§ Problem description
Take every line where the string "part" appears and copy it.

____

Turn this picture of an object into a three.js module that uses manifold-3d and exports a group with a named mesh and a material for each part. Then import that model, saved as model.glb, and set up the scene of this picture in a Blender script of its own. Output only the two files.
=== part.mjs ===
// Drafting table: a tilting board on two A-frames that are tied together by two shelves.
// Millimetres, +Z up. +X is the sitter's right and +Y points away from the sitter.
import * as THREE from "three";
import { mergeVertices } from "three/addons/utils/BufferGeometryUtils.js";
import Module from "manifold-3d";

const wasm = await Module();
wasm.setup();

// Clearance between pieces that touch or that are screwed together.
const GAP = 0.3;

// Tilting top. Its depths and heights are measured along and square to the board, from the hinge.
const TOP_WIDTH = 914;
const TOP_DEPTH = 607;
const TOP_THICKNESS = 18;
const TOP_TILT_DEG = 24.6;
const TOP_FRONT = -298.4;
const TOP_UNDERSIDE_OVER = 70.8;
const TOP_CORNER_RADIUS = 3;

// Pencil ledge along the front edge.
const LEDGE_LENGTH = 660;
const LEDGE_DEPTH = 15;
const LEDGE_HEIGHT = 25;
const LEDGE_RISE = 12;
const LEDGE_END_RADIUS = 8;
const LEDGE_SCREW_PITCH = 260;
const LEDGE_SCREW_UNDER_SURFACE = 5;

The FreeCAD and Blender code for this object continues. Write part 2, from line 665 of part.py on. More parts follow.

____

§ The result
Turn this picture of an object into a three.js module that uses manifold-3d and exports a group with a named mesh and a material for each part. Then import that model, saved as model.glb, and set up the scene of this picture in a Blender script of its own. Output only the two files.
=== part.mjs ===
The FreeCAD and Blender code for this object continues. Write part 2, from line 665 of part.py on. More parts follow.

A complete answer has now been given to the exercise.